• Simon Yates. (Supplied)Source: Supplied
Australian team Mitchelton-Scott has seen their rider Simon Yates lose his overall lead at the Giro d'Italia after Team Sky's Chris Froome produced an astonishing lone attack to win stage 19 and grab the pink jersey.
By
Cycling Central

26 May 2018 - 10:04 AM 

Long-time leader Yates, who started the day 28 seconds ahead of defending champion Tom Dumoulin and three minutes 22 seconds ahead of Froome, ended the stage with his Giro hopes in tatters after blowing up.

Team Sky's Froome started the 185km ride from Venaria Reale to Bardonecchia in fourth place in the general classification but launched a devastating attack with 80km to go up the Colle delle Finestre to storm to a famous victory.

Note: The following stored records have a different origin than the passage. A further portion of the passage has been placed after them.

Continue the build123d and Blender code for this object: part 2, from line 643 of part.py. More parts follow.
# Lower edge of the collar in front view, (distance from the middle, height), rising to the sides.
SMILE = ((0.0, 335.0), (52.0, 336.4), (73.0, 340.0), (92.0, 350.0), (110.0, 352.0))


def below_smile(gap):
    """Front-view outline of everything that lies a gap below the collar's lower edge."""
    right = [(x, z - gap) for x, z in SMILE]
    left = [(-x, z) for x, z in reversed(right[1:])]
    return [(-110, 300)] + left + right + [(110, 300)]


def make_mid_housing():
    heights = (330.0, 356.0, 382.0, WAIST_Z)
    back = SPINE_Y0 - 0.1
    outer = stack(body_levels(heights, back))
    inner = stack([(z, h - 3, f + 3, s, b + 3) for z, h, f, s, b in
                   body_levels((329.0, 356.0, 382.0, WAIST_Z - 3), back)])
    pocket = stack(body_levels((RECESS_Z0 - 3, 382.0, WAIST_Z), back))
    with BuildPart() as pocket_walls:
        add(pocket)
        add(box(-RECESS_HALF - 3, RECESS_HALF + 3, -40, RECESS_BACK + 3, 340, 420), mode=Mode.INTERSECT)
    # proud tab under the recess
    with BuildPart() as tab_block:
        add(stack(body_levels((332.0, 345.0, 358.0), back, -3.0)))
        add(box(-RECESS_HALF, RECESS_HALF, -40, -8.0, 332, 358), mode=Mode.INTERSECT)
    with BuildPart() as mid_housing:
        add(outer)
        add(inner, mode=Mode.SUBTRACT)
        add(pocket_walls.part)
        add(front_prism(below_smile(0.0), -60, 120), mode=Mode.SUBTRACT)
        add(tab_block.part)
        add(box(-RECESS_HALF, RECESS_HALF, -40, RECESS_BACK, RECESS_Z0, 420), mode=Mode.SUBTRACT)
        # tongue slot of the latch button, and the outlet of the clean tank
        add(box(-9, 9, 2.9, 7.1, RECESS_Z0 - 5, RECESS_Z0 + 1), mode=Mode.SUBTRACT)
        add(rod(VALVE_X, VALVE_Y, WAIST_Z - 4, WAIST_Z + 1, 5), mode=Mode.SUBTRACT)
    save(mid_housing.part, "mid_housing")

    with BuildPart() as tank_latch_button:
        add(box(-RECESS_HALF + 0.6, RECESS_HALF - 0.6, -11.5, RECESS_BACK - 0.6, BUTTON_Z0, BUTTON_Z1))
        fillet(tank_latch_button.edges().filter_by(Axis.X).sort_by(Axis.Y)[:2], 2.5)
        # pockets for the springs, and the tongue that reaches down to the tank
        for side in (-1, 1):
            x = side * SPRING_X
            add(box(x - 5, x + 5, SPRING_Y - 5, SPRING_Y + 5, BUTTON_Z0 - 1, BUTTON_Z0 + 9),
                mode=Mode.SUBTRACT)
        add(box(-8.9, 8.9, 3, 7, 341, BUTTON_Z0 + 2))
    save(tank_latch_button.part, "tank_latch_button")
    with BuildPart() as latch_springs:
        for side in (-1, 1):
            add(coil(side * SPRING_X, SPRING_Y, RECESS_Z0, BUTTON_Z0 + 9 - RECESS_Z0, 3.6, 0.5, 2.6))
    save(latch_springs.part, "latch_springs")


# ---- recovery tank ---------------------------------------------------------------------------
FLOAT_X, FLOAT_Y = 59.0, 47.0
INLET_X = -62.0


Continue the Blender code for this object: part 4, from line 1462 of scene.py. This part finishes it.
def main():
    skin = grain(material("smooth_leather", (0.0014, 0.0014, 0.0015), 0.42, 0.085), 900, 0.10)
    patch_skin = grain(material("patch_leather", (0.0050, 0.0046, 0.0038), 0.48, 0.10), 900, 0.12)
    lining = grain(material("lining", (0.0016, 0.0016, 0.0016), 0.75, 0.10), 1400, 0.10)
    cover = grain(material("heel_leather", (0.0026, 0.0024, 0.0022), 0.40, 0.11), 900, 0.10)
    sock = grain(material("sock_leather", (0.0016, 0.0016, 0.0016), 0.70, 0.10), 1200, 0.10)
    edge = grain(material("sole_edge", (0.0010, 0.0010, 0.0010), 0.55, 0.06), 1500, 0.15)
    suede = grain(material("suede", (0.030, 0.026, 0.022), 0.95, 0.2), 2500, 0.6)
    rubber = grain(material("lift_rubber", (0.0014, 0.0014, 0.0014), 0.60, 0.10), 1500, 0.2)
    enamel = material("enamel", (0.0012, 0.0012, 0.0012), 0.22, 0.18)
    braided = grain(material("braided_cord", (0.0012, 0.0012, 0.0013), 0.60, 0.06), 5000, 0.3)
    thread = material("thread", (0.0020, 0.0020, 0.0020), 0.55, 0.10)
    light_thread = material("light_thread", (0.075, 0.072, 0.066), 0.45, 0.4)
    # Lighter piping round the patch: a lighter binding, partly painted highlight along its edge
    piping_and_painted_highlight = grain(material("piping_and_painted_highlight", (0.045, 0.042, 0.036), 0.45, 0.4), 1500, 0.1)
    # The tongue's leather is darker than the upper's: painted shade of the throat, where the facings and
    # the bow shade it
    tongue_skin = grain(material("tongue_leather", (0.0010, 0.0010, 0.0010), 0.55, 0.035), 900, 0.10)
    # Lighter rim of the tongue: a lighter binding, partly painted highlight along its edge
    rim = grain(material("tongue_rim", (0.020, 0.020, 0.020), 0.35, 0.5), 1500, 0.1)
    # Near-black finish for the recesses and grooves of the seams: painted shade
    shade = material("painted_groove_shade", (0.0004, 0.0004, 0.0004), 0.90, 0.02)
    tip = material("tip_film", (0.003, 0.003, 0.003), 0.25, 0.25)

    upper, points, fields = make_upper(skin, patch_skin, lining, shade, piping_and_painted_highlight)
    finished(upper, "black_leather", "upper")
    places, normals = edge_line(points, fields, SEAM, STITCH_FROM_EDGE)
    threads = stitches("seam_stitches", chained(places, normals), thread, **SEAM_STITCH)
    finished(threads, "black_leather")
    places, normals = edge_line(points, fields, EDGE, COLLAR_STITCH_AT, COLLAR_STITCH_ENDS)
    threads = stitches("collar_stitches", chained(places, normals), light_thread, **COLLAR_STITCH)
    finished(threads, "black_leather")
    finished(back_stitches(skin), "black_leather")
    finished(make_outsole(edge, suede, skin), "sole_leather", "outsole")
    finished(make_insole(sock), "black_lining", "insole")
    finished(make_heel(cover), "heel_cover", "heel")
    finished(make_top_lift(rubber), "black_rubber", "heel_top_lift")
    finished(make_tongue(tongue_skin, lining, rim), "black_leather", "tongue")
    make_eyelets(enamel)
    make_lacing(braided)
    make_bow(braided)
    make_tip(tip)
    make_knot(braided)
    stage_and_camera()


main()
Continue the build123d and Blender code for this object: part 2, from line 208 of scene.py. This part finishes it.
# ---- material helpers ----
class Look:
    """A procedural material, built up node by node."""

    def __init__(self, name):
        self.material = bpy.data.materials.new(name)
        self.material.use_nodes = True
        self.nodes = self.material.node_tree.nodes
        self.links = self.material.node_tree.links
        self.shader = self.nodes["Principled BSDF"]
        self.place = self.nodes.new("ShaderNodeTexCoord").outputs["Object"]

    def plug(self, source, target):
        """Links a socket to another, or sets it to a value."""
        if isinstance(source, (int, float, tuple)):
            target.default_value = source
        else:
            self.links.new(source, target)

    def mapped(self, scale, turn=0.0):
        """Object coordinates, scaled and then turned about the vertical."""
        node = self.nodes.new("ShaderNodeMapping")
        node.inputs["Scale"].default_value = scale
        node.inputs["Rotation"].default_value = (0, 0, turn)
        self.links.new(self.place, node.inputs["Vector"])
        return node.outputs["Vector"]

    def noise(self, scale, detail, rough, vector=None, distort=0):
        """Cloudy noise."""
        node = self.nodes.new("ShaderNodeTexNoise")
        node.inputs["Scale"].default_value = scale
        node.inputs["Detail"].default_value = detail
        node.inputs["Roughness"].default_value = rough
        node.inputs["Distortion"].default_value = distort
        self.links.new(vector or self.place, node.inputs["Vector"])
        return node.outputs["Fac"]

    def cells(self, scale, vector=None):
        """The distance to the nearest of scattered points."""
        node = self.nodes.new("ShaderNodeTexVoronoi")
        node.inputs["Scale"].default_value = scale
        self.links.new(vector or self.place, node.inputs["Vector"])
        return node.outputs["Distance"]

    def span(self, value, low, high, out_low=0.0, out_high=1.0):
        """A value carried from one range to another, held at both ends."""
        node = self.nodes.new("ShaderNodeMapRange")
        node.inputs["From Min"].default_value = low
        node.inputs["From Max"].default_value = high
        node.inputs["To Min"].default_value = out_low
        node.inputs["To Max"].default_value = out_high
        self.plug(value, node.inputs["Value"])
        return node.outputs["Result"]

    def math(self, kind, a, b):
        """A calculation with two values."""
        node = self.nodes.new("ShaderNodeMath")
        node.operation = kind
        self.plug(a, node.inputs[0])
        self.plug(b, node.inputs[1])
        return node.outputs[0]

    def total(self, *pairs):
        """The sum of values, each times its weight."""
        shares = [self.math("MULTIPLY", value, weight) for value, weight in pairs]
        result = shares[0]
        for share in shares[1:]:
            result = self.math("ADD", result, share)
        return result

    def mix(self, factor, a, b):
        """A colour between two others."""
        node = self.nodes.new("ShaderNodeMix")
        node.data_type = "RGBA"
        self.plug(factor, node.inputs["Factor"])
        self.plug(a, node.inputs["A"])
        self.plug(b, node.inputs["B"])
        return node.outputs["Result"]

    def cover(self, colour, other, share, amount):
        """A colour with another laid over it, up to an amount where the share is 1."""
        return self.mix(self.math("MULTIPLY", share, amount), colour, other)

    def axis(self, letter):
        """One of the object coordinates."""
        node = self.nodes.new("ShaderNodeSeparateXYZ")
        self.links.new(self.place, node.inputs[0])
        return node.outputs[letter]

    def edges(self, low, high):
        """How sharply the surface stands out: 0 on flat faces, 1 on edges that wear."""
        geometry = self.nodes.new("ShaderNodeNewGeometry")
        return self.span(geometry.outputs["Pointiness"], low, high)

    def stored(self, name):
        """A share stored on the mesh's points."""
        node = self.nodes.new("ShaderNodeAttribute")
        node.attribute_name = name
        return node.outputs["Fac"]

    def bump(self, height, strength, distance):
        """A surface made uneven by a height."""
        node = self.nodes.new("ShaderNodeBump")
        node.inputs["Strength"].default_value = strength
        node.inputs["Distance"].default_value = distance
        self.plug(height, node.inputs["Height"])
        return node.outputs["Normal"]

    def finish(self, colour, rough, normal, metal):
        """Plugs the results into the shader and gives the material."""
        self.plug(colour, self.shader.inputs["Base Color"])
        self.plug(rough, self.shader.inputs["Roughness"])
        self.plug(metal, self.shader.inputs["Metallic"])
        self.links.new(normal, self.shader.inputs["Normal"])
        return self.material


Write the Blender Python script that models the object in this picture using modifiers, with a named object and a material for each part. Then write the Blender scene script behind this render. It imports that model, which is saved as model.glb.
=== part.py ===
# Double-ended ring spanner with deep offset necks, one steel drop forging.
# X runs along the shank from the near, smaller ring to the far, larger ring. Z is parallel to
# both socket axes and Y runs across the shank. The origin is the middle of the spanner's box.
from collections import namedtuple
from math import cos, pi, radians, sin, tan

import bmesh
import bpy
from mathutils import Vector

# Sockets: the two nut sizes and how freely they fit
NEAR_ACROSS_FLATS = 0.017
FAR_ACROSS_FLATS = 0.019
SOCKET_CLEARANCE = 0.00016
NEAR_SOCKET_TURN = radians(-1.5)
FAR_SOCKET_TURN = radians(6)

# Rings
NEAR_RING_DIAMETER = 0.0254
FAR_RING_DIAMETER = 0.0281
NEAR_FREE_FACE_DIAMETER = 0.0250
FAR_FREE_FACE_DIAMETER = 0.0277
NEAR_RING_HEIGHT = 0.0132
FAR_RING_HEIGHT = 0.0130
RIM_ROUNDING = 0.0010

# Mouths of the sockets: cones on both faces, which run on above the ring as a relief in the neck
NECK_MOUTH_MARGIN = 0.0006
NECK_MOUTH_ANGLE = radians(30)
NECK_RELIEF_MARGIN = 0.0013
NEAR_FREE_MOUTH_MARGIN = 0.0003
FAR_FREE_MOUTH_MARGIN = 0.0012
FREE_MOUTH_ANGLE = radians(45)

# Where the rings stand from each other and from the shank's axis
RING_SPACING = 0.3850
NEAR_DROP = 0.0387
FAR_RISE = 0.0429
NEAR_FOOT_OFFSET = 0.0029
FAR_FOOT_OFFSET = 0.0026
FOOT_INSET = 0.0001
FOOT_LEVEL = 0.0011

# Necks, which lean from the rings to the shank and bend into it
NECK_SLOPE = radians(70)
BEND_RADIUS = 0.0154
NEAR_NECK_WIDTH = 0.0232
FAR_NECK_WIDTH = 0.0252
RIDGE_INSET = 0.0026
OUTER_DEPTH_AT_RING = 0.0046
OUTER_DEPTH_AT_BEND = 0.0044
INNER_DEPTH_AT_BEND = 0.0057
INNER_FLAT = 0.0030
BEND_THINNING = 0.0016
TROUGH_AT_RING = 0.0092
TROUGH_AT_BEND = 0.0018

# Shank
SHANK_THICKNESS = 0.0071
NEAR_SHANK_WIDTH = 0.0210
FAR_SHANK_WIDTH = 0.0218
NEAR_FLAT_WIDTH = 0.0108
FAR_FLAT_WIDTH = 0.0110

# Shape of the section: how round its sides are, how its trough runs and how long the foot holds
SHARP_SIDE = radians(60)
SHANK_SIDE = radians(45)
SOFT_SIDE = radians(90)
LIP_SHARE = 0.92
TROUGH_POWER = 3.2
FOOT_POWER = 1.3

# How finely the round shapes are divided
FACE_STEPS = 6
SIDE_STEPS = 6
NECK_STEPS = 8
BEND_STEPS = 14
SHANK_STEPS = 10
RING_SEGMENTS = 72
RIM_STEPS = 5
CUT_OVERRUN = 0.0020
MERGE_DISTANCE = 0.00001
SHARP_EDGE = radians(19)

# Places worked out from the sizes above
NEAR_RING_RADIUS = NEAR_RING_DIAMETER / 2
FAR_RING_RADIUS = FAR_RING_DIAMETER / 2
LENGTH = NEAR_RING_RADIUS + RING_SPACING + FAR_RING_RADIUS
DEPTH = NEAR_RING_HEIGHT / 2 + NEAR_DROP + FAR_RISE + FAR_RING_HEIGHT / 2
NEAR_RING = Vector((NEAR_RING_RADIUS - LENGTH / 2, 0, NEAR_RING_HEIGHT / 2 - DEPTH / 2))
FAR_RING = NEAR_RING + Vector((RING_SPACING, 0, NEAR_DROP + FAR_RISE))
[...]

Froome annihilates the field to take Giro lead
Pre-race favourite Chris Froome powered to his first ever Maglia Rosa as he dropped Simon Yates and attacked with 80km to go on the Colle delle Finestre to win Stage 19 and perhaps the Giro d'Italia.

Yates, who began to struggle as soon as the riders hit the Finestre at the mid-point of the stage and cracked on the gruelling climb, finally crossing its gravel-road summit more than 15 minutes after Froome in 79th place. He now lies 18th overall.

“At the start, there was no signs of anything wrong. I was just tired, extremely exhausted and that’s bike riding, unfortunately.  I tried to manage (the gap) but I really had nothing to give," Yates said.

“I gave everything today, it’s just how it is. But I’ll be back.

“It obviously hurts, but I have said all along that this is how I needed to ride this Giro to try to win it and if I achieved nothing more I can still be happy. And I will be.”

Australia's Rohan Dennis (BMC), who claimed the first Giro stage win of his career earlier in the week, crossed the line in 18th place on Friday and has slipped out of the top 10 to 13th in the overall classification.

“I expected today to be hard but I didn’t expect people to go all in on that climb [Colle delle Finestre]," Dennis said.

"I thought they would want to isolate a few people and test their legs out, and then have a real crack on the final climb. But, I was completely wrong and they just wanted to go all in and destroy the race, so it was a death march from there.

“At this stage, I think anything can happen but tomorrow (Stage 20) I really hope that everyone is feeling as bad as I am right now.”

Dimension Data's Ben O'Connor, did not finish the stage after he crashed on the descent of Sestriere. He injuries are being assessed by medical staff 

The 22-year-old had ridden a surprising race in his first Grand Tour showcasing his pure climbing ability. He was 12th overall before the start of the stage and third in the young rider’s classification.